Duncan Edwards, who became executive director of Waterside in 2003 after 14 years as head of the Brunswick School and a brief stint as CEO of the international relief organization Americares, joined the school thinking, “the mission couldn’t be any more noble or the financial model any worse,” he says, “An independent school striving to be of the absolute highest quality with every child on scholarship and tuition revenue covering the smallest fraction of operating expenses? I was not sure it was doable. But the mission was so noble that I had to try.”
It took a lot of trying to turn the Waterside of 2003—which had a grand total of 27 students learning in rented office space behind a church—into today’s multistory stone temple to learning in downtown Stamford, CT. First, in 2004, Edwards brought Jody Visage to the school from Greenwich Academy. At that time, says Visage, “Waterside was just four rooms and people with a huge amount of spirit holding it together with Scotch tape—but there was such a strong underlying desire to make this happen for our kids.”
Then, in 2006, Waterside graduated its first class of fifth graders. “We sent children off to Brunswick and Greenwich Country Day and Greenwich Academy, to the finest schools in the area,” recalls Edwards. “And people understood that as a measure of success.”
Although Waterside almost closed several times due to lack of funds, Visage recalls, “Every time it looked like we wouldn’t be able to continue, some new source of support would come and we’d be able to move forward.” In April 2010, Waterside broke ground on its own campus, still $9.5 million short of the required capital raise. But 14 months later, the new Waterside opened its doors, as Edwards says, “without a dollar of debt.” Today, the school is at full capacity with 145 students, and alums regularly graduate from top schools.
The secrets to Waterside’s unexpected success aren’t secret.
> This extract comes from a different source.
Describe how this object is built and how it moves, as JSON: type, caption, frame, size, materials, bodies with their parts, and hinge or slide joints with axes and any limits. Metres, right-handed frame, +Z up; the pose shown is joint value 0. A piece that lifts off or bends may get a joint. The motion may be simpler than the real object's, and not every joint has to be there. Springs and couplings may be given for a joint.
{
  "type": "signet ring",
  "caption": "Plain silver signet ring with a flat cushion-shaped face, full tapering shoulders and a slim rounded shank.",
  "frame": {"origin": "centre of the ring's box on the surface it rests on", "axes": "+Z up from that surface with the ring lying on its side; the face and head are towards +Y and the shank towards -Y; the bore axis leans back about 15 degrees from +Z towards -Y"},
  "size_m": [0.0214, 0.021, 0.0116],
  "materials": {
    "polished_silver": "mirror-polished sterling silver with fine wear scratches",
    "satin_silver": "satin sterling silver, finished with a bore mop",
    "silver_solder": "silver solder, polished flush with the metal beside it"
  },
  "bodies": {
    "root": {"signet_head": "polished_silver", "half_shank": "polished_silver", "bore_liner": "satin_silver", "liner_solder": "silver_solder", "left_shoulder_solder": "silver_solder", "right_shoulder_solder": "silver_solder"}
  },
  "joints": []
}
Both Edwards and Visage cite the small class size, which enables them to teach children in differentiated groups at exactly the level, and with the specific kind of materials and techniques, that they need.
Even more important is the commitment of the parents, who pay tuition to the best of their ability, volunteer at the school, and attend mandatory parent-teacher conferences, which are required by a contract each family signs—a document drawn up by the parents themselves. As Edwards says, “We demand an awful lot of our parent body, and they answer every call.” Like the students, Waterside’s parents also consider Waterside a resource they can return to; “I remember my mom going back all the time seeking help for filling out FAFSA or tax forms,” says Roca.
“Waterside is very much like a family,” Visage explains, citing the way students continue to receive love and support long after graduation. Megan Evans, who started at Waterside as a co-teacher, now works as director of placement, helping students apply to leading independent schools and, in time, colleges and universities. The school’s alumni program works to provide summer internships and jobs post-graduation. Evans sees her job as not only helping students find the perfect place for themselves, but also empowering them to believe they can succeed.
“I had an alum who came to me and said, ‘My high school counselor really doesn’t think I can get into Middlebury. It’s my dream school, but they’re saying I should apply to X, Y, and Z.’” Evans remembers.
“That’s where I’m like, ‘Nope! You’ve been working your butt off since you were in kindergarten at Waterside. You are applying to Middlebury Early Decision, and if you don’t get in, then you apply to these other schools.’” He was accepted. “In those moments,” says Evans, “I just feel honored to be a small part of their journey.”
Many Waterside alumni enter the world affecting change in not only their own lives, but their communities. “What keeps me motivated is seeing the kids go on to be true changemakers in their next schools,” says Evans. “I recently saw a video of one of my former students giving the annual speech at her school, talking about being a Black woman at a predominately white institution and how that has shaped who she is. The crowd was cheering and crying. I think of her as a fourth grader running around at recess, and here she is sharing her experience in a way that’s going to be truly transformative for that institution.”
Lisa Stuart, chair of the board at Waterside, says area businesses have been impacted by the school as well. “We have something like 15 alums, mostly college sophomores, that Waterside has helped secure summer internships,” she says. “Recently, one of the board members said to me, ‘Look, I’ve got to be honest with you. My employees are getting more out of this than the student.’”
“WHAT KEEPS ME MOTIVATED IS SEEING THE KIDS GO ON TO BE TRUE CHANGEMAKERS IN THEIR NEXT SCHOOLS”MEGAN EVANS
Now Waterside is about to embark on a new phase. Visage retired last year, but became a member of the board. Now, Edwards is moving on, leaving Waterside with a strong endowment, its own campus, “lots of great young talent in the building,” and under the leadership of David Olson, who was most recently the head of middle school at Sacred Heart in Greenwich, CT. “The school is strong and secure,” says Edwards. “But it will be impossible to walk away completely.”
That has proved especially true for Roca, who will be one of Waterside’s newest teachers next year. “Waterside gave me so much mentorship and support,” she says, “I would love to be the person who can provide that for future students.”